Der Wagen macht auf den ersten Blick einen guten Eindruck. Er ist weder extrem modern noch sehr alt und er wirkt sauber und gepflegt.

Anders als gestern, als im Schlafwagen die meisten Abteile belegt waren, sind neben mir gerade einmal drei weitere Reisende an Bord. Der Schlafwagenschaffner spricht nur brüchig Englisch, ist aber sehr freundlich. Viel muss aber auch nicht besprochen werden und das Frühstück in Form eines 7-Days-Croissants liegt schon am Abend im Abteil.

Die Toiletten sind sauber und funktionieren. Eine Dusche gibt es, wie bereits gestern erwähnt, in diesem Wagen nicht. Mich überkommt die Müdigkeit, schließlich ist es fast Mitternacht und ich habe in der letzten Nacht bekanntermaßen sehr schlecht geschlafen. Ich lege mich also schon ins Bett, bevor der Zug überhaupt abfährt. Das Bett ist erheblich bequemer als das gestrige, könnte aber auch noch weicher sein.
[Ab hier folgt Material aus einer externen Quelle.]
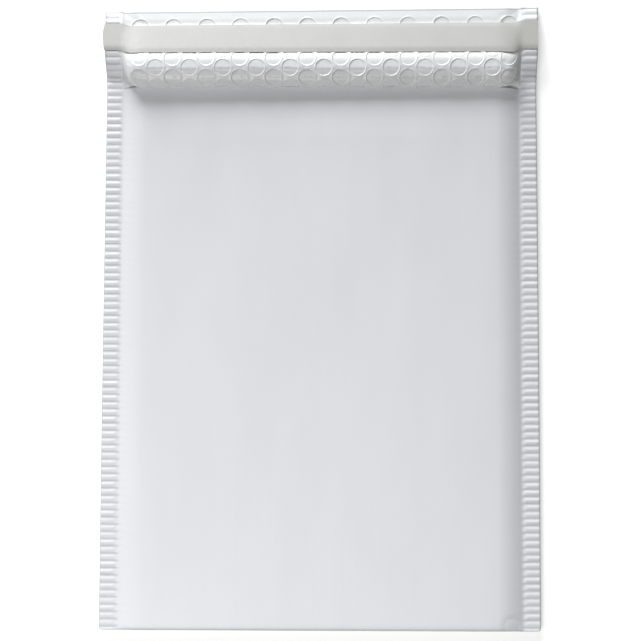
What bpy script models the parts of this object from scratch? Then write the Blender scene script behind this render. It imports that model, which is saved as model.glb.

Was diesen Aspekt angeht, haben die Schlafwagen Comfortline und Doppelstock (dort sogar mit Lattenrost), die man vom nightjet kennt, einfach allen anderen bisher von mir genutzten Schlafwagen etwas voraus. Ich mache das Licht aus und schaue noch kurz aus dem Fenster, während der Zug abfährt. Interessanterweise fahren wir in die andere Richtung aus dem Prager Hauptbahnhof hinaus als der „Slovakia“ vorhin. Auch wir haben Autotransportwagen an Bord und zwar nach Poprad-Tatry. Möglicherweise steht die Rampe zur Entladung dort umgekehrt, sodass der Zug einen Schlenker durch Prag fahren muss, damit die Autos dort zur Entladung richtig herum stehen.

Noch bevor ich darüber genauer nachgedacht habe, schlafe ich ein.